# [Your goal]
Quote only the lines from the top of the listing below down to and including the line with "return (column +".

------------------------------------------------

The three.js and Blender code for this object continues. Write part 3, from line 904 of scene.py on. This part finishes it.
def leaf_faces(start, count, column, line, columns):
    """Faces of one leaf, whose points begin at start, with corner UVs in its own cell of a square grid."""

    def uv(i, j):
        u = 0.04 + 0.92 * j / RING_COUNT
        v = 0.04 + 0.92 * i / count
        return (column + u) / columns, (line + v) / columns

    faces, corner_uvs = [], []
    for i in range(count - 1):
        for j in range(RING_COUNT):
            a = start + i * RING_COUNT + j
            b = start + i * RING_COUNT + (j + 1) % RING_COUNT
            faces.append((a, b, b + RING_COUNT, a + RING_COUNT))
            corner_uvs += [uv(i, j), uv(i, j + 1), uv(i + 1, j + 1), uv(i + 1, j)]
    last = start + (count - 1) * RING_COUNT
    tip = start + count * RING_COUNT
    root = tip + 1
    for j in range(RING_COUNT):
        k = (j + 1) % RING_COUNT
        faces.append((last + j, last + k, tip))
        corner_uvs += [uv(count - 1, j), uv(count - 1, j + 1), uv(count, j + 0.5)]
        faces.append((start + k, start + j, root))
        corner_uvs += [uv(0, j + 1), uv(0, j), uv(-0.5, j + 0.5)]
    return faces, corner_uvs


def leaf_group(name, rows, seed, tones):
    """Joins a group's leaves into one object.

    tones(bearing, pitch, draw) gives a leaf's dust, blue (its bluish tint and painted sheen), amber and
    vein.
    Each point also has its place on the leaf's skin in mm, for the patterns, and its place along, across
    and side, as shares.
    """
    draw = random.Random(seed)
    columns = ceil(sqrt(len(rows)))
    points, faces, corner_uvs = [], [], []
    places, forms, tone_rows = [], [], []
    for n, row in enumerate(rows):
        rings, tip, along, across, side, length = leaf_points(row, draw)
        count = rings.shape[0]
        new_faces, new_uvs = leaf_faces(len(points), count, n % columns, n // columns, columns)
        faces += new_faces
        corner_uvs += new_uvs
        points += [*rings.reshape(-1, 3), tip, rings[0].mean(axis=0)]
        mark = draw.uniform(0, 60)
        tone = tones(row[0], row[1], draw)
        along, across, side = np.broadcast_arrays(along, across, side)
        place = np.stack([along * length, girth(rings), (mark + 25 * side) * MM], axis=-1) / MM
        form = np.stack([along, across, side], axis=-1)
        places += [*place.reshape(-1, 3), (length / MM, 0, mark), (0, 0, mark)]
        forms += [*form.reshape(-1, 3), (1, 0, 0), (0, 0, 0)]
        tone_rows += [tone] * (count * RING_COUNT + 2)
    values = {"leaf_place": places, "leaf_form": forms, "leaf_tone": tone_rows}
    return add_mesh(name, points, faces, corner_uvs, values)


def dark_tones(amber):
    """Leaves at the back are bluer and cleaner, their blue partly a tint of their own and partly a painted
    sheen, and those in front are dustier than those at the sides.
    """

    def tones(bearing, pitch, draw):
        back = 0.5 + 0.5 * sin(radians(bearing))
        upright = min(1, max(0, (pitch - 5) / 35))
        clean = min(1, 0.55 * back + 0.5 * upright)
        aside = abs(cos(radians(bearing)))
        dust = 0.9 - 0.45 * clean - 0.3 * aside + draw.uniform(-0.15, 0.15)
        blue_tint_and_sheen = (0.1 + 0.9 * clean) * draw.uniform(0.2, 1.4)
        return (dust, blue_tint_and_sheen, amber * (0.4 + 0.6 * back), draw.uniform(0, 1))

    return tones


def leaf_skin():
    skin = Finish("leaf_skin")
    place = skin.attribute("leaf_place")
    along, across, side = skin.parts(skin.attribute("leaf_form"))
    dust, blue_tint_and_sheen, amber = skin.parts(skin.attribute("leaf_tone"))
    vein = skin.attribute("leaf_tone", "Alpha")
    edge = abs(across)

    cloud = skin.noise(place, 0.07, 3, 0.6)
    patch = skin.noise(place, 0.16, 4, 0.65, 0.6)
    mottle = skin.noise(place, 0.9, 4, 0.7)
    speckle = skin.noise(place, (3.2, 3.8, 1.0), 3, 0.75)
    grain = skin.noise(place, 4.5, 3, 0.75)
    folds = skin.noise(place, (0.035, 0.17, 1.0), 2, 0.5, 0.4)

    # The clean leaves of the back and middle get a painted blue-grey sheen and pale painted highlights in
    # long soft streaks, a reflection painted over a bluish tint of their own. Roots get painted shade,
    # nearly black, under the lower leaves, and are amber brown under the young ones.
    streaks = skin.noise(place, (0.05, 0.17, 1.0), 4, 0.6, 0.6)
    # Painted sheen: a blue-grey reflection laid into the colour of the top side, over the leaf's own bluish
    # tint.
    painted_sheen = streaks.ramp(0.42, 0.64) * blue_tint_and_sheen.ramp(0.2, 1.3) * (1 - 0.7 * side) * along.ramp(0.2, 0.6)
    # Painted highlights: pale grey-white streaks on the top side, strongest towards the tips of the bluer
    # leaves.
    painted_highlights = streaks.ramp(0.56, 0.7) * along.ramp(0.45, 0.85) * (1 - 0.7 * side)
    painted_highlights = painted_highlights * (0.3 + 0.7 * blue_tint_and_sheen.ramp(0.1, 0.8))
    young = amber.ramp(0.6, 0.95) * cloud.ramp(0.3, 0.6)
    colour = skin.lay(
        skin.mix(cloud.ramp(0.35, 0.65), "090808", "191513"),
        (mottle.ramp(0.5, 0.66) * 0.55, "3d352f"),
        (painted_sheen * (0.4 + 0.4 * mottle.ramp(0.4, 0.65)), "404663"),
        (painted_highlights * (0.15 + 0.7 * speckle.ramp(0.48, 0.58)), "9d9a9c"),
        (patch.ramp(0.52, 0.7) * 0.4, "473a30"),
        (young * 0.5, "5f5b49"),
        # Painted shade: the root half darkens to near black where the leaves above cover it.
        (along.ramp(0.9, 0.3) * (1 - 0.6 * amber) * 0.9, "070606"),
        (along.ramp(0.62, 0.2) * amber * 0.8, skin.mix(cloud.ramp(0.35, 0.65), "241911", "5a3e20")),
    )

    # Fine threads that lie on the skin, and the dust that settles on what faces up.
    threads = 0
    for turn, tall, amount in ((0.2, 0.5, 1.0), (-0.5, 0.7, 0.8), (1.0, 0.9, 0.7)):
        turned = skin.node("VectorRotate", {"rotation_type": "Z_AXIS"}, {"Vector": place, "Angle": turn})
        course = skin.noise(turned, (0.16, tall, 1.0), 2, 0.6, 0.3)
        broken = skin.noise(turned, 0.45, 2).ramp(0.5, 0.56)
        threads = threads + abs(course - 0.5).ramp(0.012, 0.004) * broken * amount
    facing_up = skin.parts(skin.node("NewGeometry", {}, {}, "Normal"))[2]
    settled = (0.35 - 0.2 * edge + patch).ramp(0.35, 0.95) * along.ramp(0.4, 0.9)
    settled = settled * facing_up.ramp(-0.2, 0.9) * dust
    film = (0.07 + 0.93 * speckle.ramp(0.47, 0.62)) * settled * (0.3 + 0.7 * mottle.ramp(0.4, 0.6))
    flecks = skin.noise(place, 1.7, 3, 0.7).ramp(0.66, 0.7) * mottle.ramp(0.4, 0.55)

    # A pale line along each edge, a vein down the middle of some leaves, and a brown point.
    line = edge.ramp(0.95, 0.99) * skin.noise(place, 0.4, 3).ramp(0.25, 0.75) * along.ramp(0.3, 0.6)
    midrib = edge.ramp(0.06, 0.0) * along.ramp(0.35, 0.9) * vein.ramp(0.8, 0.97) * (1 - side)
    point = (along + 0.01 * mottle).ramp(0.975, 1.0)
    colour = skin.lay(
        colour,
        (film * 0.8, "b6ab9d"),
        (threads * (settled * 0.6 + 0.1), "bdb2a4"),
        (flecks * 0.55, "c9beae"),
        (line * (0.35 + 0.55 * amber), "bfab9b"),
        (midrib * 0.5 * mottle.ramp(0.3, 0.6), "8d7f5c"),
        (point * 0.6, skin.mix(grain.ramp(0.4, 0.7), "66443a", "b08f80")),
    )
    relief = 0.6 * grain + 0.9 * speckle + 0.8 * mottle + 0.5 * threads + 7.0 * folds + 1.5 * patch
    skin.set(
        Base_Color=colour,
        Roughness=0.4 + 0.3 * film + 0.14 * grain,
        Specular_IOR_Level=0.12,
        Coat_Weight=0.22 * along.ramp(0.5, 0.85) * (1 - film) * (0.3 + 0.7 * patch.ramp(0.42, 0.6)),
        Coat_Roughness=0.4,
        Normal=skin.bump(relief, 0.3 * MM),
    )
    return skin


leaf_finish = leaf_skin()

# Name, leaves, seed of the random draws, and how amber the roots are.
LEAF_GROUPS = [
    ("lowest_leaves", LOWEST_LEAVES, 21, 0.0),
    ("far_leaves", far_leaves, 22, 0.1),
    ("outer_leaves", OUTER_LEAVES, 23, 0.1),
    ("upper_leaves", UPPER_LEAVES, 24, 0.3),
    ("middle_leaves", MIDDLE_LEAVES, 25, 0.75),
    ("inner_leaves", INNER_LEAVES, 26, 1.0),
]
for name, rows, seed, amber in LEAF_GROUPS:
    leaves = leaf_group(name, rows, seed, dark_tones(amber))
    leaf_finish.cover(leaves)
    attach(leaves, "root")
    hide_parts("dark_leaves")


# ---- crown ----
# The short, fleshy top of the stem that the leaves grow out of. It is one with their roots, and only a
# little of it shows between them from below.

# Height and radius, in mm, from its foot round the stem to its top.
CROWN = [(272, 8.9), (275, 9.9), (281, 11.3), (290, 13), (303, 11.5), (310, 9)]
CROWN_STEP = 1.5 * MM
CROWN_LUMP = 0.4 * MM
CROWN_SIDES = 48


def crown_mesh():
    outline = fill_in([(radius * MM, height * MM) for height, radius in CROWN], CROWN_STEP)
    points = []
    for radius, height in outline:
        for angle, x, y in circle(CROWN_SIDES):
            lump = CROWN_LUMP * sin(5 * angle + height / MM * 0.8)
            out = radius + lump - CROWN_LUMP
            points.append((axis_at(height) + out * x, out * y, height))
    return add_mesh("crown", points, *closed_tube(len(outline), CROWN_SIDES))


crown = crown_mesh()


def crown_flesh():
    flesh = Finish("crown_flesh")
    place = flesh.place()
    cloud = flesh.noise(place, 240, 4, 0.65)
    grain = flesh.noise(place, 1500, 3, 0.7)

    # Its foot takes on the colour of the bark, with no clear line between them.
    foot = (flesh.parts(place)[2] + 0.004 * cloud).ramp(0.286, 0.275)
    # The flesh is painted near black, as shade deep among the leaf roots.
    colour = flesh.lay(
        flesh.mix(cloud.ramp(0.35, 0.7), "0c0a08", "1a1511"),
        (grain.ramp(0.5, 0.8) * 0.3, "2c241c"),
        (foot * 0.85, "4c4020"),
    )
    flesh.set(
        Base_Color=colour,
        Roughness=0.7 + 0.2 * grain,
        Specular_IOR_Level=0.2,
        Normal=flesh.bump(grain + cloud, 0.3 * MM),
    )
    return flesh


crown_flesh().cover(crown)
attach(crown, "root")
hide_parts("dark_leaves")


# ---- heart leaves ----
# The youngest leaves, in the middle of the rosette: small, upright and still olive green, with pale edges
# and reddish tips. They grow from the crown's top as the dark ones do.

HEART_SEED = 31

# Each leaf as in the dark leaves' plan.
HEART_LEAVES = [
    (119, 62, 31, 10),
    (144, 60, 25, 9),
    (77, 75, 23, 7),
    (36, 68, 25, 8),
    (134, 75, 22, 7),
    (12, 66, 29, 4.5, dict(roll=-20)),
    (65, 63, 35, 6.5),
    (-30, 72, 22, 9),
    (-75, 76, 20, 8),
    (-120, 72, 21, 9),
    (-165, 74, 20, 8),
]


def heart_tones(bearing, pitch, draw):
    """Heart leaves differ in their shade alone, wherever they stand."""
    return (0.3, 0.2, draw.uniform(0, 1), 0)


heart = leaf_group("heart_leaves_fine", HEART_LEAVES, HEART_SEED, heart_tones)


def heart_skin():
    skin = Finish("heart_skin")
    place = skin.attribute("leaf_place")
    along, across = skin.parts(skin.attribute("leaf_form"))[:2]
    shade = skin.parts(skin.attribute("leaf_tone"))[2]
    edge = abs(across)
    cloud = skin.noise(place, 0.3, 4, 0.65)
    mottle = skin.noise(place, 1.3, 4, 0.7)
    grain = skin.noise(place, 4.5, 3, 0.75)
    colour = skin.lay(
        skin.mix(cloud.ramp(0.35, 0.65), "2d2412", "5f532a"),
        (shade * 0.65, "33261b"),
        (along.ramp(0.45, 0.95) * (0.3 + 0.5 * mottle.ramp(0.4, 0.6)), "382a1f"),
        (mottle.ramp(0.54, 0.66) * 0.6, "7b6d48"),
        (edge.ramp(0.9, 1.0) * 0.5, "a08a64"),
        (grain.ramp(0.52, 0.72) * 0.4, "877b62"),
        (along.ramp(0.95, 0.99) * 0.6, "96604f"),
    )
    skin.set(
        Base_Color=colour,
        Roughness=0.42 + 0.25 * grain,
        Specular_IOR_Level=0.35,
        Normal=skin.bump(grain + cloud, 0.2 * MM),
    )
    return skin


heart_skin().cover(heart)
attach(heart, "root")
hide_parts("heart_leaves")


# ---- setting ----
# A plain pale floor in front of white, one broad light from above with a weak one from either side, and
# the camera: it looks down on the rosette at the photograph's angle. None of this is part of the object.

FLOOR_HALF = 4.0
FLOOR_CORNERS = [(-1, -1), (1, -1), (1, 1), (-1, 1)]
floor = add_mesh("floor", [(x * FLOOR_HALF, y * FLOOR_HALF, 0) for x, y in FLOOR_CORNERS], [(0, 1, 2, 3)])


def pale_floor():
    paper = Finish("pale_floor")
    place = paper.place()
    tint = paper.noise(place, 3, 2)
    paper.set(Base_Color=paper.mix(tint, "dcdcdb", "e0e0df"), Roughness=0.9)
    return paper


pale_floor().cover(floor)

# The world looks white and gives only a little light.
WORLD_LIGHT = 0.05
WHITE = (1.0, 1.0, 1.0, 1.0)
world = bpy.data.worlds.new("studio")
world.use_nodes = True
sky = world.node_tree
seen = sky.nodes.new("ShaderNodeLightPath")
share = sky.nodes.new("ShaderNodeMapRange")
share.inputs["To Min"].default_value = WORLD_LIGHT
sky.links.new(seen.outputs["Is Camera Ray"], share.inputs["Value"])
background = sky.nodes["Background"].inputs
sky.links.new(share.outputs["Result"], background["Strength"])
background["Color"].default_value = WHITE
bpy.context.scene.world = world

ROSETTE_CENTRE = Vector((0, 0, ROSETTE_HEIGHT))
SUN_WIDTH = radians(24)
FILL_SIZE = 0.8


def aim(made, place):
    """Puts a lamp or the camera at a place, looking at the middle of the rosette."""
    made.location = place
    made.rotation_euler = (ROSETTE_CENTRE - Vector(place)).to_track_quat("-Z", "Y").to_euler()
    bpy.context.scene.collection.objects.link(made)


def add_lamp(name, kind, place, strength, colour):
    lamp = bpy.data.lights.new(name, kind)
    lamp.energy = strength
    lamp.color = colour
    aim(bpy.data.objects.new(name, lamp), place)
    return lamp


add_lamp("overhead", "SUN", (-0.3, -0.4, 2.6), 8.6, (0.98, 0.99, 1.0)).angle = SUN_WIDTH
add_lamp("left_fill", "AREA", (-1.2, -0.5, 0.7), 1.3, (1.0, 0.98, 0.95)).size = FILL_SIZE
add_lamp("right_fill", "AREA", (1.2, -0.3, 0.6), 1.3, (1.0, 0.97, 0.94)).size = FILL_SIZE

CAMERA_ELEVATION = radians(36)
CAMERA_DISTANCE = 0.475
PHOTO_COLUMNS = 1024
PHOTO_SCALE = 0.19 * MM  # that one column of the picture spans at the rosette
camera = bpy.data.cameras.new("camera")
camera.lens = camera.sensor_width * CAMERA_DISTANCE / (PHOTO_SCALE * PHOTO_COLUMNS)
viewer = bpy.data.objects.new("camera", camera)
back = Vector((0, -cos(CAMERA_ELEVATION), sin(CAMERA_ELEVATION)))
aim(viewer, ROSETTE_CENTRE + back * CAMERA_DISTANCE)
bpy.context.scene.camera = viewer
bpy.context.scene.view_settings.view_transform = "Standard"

------------------------------------------------

# [Solution]
The three.js and Blender code for this object continues. Write part 3, from line 904 of scene.py on. This part finishes it.
def leaf_faces(start, count, column, line, columns):
    """Faces of one leaf, whose points begin at start, with corner UVs in its own cell of a square grid."""

    def uv(i, j):
        u = 0.04 + 0.92 * j / RING_COUNT
        v = 0.04 + 0.92 * i / count
        return (column + u) / columns, (line + v) / columns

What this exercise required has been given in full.